GIVEN TASK =
Extract every line that contains the string "parts".

[A run of records]
# # # # #

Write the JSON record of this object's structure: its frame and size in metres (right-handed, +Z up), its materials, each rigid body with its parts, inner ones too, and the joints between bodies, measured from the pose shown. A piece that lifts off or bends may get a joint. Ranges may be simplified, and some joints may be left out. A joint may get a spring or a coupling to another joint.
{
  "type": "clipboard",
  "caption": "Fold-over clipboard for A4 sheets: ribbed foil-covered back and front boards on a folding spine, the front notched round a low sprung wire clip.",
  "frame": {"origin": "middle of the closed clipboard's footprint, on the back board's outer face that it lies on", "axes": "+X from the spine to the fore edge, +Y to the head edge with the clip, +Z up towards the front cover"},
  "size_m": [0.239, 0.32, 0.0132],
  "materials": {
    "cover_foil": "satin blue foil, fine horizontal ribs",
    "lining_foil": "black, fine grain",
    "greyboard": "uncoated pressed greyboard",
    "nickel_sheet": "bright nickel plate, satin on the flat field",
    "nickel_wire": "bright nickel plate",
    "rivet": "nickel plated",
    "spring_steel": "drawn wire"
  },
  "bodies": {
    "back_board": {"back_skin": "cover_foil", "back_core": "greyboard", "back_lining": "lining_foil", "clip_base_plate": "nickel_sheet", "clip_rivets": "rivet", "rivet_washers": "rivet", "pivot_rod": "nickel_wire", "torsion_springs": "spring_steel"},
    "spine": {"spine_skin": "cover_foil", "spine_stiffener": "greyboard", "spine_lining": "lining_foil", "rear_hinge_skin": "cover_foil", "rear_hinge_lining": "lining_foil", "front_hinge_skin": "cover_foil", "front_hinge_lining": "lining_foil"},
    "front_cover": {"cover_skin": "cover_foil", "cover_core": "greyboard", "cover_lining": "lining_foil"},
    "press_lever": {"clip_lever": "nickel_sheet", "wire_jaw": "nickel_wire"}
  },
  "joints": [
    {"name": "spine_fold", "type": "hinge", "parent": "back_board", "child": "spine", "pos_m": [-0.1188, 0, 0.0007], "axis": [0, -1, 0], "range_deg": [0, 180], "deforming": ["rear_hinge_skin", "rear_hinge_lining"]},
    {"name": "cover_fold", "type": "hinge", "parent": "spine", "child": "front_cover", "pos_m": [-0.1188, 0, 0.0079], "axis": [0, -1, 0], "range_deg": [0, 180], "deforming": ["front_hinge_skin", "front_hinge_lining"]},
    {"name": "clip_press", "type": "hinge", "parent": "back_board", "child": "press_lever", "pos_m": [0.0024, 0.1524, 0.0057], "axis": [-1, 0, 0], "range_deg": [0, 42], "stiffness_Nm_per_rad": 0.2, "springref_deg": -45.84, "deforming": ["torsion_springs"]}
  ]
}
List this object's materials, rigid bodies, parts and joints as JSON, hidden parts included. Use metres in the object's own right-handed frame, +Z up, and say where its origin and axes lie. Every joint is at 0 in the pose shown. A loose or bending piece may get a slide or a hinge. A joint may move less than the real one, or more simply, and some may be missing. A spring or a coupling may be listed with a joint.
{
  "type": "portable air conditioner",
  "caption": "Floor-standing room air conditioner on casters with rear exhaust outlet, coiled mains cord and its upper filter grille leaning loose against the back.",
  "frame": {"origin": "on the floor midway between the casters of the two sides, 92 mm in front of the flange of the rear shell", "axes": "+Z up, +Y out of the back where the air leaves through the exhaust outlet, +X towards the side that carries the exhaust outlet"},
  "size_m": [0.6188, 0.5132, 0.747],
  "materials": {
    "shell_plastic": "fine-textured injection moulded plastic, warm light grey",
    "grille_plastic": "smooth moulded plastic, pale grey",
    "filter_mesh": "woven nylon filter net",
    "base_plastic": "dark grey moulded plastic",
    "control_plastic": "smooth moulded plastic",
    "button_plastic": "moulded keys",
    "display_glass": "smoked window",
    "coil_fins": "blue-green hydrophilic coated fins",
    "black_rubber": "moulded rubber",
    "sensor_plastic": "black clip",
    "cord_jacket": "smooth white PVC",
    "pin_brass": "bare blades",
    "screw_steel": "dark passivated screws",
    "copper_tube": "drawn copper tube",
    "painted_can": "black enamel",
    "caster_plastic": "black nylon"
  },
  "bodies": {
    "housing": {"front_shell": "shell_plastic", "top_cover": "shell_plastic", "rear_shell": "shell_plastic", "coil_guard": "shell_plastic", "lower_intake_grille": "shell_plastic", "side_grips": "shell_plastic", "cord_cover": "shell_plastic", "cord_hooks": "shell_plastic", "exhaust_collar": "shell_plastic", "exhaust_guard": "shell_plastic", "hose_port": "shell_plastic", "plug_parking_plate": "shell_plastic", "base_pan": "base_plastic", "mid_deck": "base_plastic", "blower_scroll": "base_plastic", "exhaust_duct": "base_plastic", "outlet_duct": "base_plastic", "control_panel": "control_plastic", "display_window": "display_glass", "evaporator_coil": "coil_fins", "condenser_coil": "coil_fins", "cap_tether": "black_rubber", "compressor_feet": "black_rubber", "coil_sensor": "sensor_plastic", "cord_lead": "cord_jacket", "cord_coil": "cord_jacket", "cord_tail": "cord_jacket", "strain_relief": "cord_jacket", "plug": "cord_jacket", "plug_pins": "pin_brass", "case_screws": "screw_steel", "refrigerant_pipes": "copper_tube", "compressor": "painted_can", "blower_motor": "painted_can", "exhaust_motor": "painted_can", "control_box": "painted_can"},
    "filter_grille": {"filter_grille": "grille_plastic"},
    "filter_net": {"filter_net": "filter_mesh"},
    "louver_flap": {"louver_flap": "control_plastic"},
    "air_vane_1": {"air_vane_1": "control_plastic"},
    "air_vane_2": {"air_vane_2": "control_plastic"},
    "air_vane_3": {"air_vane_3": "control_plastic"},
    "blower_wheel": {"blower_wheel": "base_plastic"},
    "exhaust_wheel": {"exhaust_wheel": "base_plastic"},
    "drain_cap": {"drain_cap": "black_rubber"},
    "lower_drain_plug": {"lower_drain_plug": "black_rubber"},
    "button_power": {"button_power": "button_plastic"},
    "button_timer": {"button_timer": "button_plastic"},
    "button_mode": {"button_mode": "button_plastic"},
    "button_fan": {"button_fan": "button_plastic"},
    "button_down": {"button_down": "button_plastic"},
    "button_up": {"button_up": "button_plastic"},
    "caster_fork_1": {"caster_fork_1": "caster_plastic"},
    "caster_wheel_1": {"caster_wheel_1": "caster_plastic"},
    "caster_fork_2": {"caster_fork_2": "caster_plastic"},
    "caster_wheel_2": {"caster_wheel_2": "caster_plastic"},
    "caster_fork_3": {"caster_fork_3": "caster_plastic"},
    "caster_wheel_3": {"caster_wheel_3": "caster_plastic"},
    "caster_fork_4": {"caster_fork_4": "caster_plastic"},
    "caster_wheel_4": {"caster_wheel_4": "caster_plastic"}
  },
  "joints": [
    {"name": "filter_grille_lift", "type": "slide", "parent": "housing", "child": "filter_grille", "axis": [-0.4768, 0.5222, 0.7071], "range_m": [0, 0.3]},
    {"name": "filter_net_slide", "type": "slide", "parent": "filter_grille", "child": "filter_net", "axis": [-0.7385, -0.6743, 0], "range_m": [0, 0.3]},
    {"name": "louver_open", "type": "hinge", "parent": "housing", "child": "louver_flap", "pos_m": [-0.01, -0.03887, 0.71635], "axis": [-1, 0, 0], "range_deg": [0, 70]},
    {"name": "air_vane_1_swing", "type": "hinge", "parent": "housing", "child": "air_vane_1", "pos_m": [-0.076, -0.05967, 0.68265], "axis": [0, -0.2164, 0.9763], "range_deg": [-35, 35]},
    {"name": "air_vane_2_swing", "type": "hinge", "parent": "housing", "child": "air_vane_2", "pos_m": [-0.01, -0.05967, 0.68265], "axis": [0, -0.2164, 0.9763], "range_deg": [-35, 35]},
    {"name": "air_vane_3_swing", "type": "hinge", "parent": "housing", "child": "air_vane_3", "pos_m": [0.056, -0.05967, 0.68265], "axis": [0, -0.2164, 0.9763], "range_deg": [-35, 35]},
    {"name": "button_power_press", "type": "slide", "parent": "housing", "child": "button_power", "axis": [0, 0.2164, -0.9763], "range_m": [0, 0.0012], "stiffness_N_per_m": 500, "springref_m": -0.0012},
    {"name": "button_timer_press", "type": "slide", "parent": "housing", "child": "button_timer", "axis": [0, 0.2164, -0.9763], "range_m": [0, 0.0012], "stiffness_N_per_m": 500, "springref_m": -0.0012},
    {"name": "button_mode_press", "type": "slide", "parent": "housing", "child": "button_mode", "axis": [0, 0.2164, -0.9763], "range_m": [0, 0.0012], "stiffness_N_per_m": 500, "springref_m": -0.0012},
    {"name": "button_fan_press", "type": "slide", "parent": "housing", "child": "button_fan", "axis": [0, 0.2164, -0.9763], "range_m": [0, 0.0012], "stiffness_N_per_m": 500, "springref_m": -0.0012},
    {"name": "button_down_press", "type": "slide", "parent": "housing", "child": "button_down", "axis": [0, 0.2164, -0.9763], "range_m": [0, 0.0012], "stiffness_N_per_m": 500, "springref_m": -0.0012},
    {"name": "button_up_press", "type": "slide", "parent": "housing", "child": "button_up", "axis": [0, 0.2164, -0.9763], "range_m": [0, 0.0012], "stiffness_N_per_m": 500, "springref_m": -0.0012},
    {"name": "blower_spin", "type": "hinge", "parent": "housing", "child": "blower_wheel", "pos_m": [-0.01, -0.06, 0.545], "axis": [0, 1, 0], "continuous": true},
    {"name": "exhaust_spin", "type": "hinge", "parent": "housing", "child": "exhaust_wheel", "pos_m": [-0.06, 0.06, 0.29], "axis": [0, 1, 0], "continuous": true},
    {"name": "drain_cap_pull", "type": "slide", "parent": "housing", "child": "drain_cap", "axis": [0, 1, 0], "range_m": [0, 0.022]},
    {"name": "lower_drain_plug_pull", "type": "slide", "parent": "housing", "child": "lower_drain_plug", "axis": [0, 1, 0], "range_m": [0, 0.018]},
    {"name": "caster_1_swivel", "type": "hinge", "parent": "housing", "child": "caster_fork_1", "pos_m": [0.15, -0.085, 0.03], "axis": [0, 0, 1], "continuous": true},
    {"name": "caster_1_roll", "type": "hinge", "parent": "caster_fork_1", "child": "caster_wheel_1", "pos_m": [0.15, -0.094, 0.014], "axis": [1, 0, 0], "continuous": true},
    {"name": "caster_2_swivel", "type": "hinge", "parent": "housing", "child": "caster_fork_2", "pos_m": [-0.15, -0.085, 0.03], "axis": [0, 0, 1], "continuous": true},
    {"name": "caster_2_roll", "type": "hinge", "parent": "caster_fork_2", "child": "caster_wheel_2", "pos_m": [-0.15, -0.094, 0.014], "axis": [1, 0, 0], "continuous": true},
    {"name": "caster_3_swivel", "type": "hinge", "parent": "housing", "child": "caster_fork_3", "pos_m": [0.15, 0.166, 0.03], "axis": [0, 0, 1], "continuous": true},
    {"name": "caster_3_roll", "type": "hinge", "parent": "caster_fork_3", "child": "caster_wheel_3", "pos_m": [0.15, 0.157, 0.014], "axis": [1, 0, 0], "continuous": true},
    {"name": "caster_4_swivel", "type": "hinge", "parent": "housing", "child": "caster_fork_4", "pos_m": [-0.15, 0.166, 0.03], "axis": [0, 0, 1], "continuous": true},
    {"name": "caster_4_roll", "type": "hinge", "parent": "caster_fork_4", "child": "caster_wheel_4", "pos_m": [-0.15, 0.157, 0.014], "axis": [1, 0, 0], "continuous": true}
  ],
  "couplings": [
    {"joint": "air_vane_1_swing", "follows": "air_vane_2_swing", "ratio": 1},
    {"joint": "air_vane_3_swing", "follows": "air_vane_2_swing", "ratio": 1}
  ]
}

# # # # #

PROBLEM SOLUTION =
Write the JSON record of this object's structure: its frame and size in metres (right-handed, +Z up), its materials, each rigid body with its parts, inner ones too, and the joints between bodies, measured from the pose shown. A piece that lifts off or bends may get a joint. Ranges may be simplified, and some joints may be left out. A joint may get a spring or a coupling to another joint.
List this object's materials, rigid bodies, parts and joints as JSON, hidden parts included. Use metres in the object's own right-handed frame, +Z up, and say where its origin and axes lie. Every joint is at 0 in the pose shown. A loose or bending piece may get a slide or a hinge. A joint may move less than the real one, or more simply, and some may be missing. A spring or a coupling may be listed with a joint.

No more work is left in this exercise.